Wet toezicht informeel onderwijs
Reactie
Naam
|
Anoniem
|
Plaats
|
Amsterdam
|
Datum
|
22 november 2024
|
Vraag1
Wilt u reageren op het Wetsvoorstel Toezicht informeel onderwijs dan kunt u hier een reactie geven. U kunt dat doen door een bericht achter te laten en/of door een bericht te uploaden.
Geachte heer/mevrouw,
Ik wil graag mijn zienswijze delen over het wetsvoorstel dat toezicht regelt op informeel onderwijs aan kinderen van 4 tot en met 17 jaar. Hoewel ik begrijp dat de overheid zorgdraagt voor het beschermen van kinderen en het waarborgen van hun rechten, vind ik het voorgestelde toezicht problematisch.
1. Risico op discriminatie en stigmatisering
Het wetsvoorstel lijkt te impliceren dat informeel onderwijs een groter risico met zich meebrengt voor het verspreiden van haat, geweld of discriminatie. Dit generaliseert en stigmatiseert informele onderwijsinitiatieven en de ouders of gemeenschappen die hiervoor kiezen. Dit is onterecht en discriminerend. Veel informeel onderwijs biedt juist waardevolle, aanvullende en vaak cultuurspecifieke kennis die kinderen niet in het reguliere onderwijs verkrijgen.

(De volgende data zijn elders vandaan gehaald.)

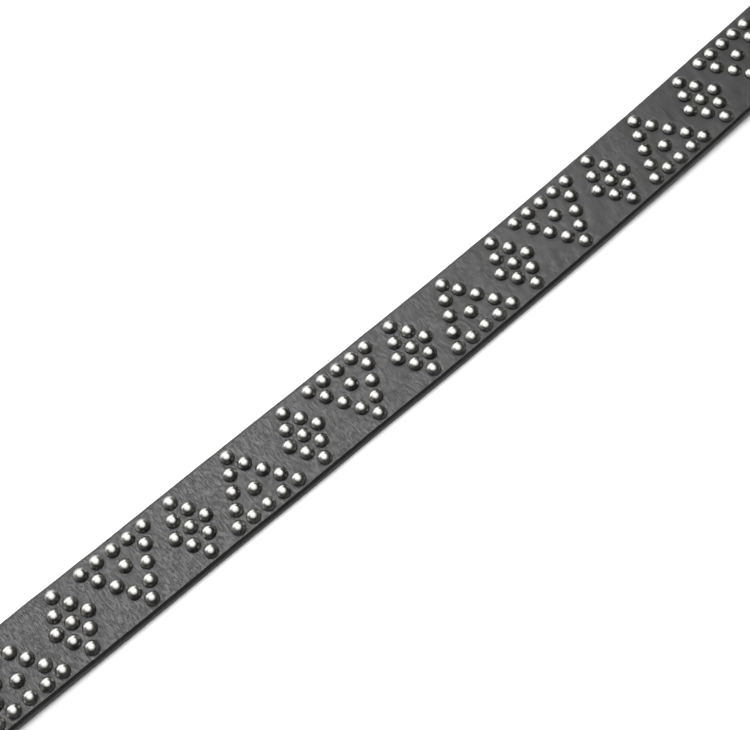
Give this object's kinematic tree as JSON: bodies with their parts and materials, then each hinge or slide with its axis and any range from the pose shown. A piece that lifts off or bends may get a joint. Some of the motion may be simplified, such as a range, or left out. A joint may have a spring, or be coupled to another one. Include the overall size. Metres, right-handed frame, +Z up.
{
  "type": "studded belt",
  "caption": "Black leather belt laid out flat, its strap set with rows of polished metal dome studs in lozenge and triangle motifs, with a plain single-prong buckle and a keeper loop.",
  "frame": {"origin": "bottom centre of the belt's bounding box, on the surface that the belt lies on", "axes": "+X along the strap from the buckle to the tip, +Z up through the studded face, +Y across the strap to the side that it bows to"},
  "size_m": [1.0144, 0.0822, 0.0132],
  "materials": {
    "strap_leather": "satin, finely creased",
    "keeper_leather": "satin, finely creased",
    "stud_metal": "polished",
    "buckle_metal": "polished",
    "rivet_metal": "polished"
  },
  "bodies": {
    "root": {"studded_strap": "strap_leather", "buckle": "buckle_metal", "keeper_loop": "keeper_leather", "fold_rivet_left": "rivet_metal", "fold_rivet_right": "rivet_metal"}
  },
  "joints": []
}
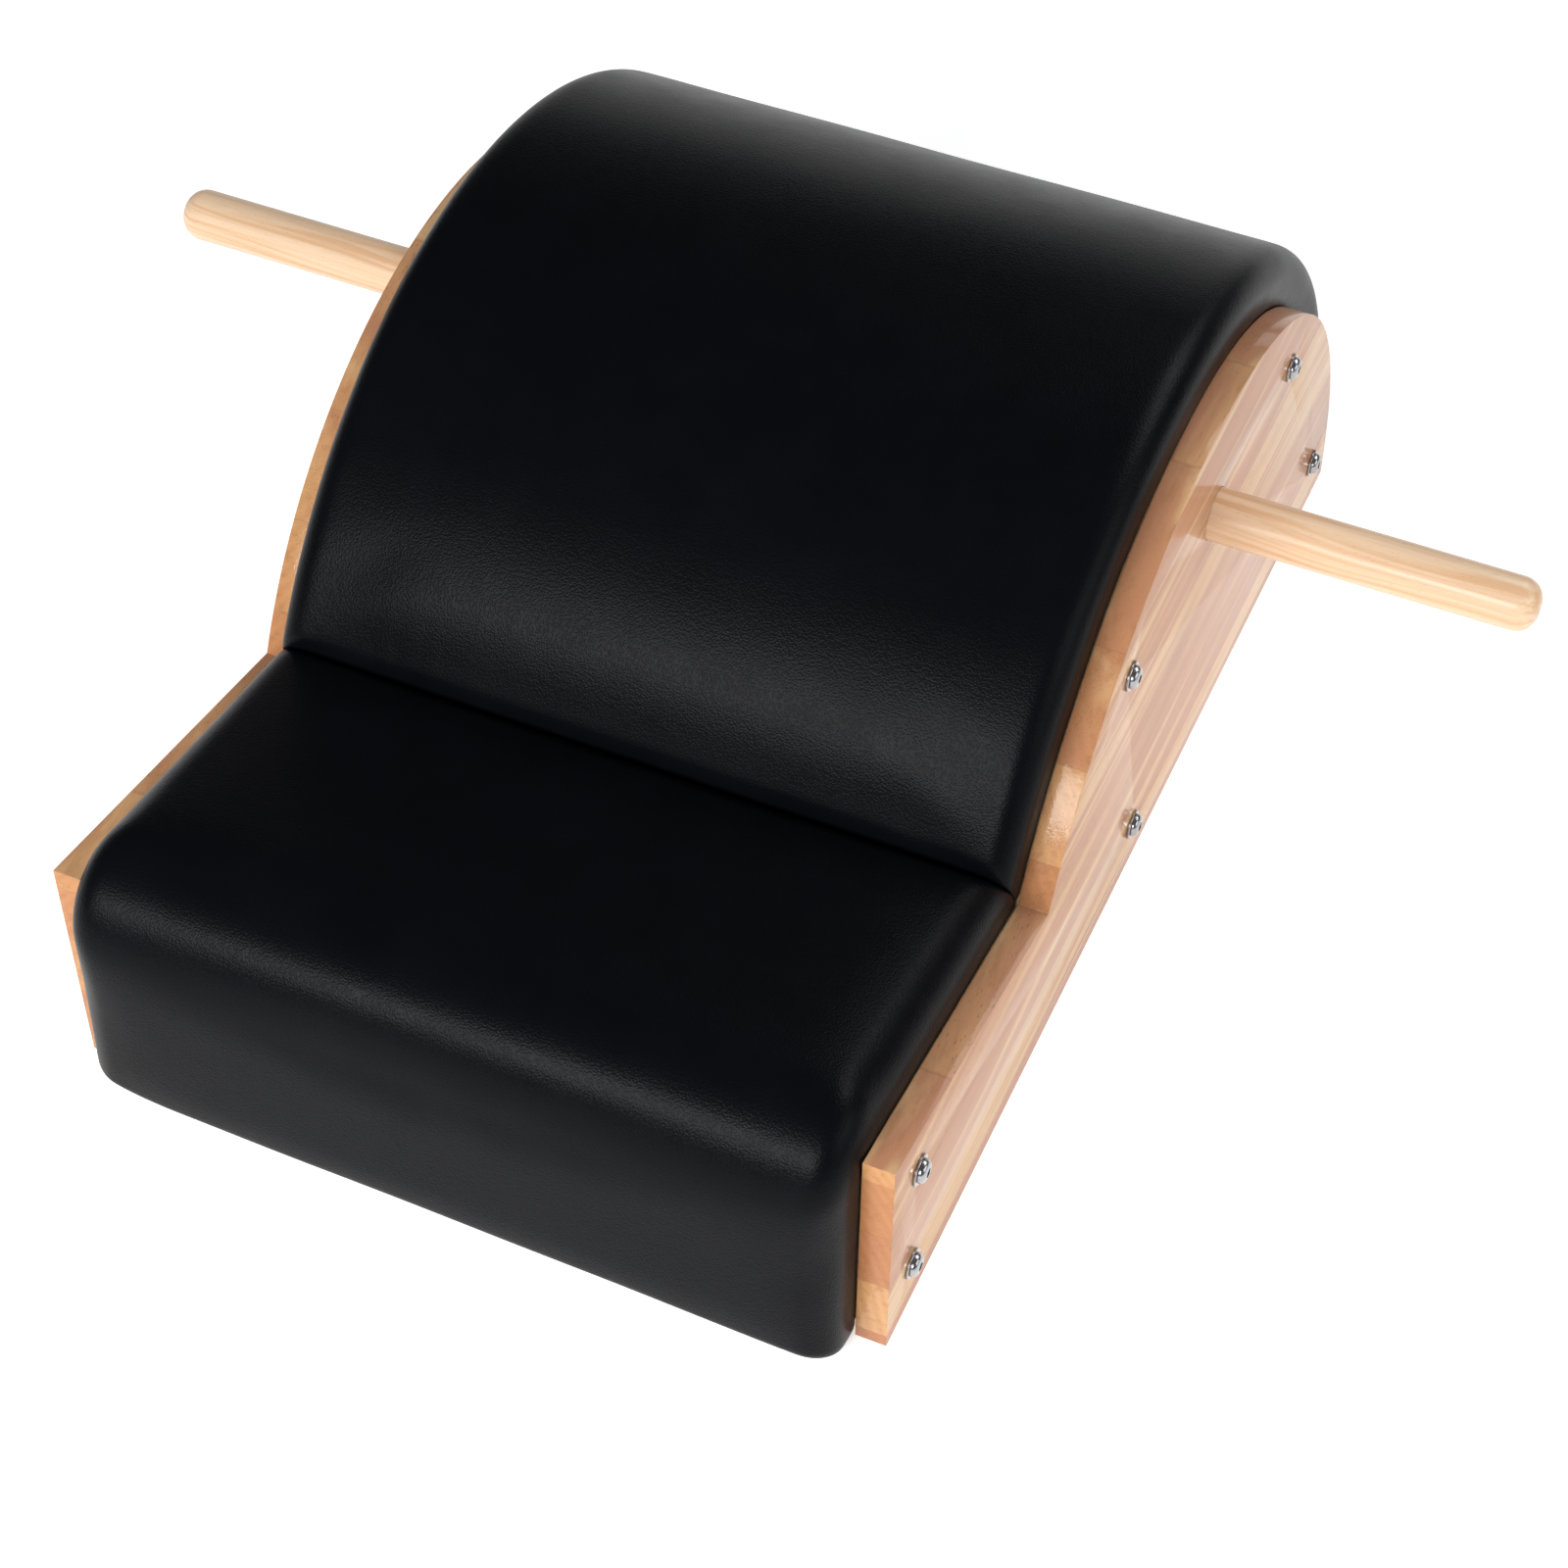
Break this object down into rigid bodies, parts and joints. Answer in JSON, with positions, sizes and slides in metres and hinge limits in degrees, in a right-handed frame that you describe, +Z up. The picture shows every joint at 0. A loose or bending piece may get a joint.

2. Onvoldoende onderbouwing van de noodzaak
Het is onduidelijk waarom deze maatregelen noodzakelijk zijn. Hoe groot is het probleem van haat of geweld in informeel onderwijs? Wordt dit probleem niet al voldoende aangepakt via bestaande wetgeving, zoals het strafrecht of de antidiscriminatiewetgeving? Zonder duidelijke cijfers en casuïstiek lijkt dit wetsvoorstel meer op een preventieve maatregel die disproportioneel ingrijpt in het recht op vrijheid van onderwijs en vereniging.
3. Vrijheid van onderwijs en ouderschap
Dit wetsvoorstel kan gezien worden als een bedreiging voor de vrijheid van onderwijs (artikel 23 van de Grondwet) en de vrijheid van ouders om de opvoeding en het onderwijs van hun kinderen naar eigen inzicht vorm te geven. Toezicht door de Onderwijsinspectie op activiteiten buiten het verplichte onderwijs kan een ongewenste precedent scheppen voor overheidscontrole in privéaangelegenheden.
4. Vaagheid en subjectiviteit van signalen
Het wetsvoorstel is vaag over wat precies onder "signalering van haat, geweld en discriminatie" valt. Wie bepaalt wat een "signaal" is en hoe wordt objectief vastgesteld of een informele onderwijsactiviteit hieraan bijdraagt? Zonder duidelijke criteria kan dit leiden tot willekeur en misbruik van het toezichtmechanisme.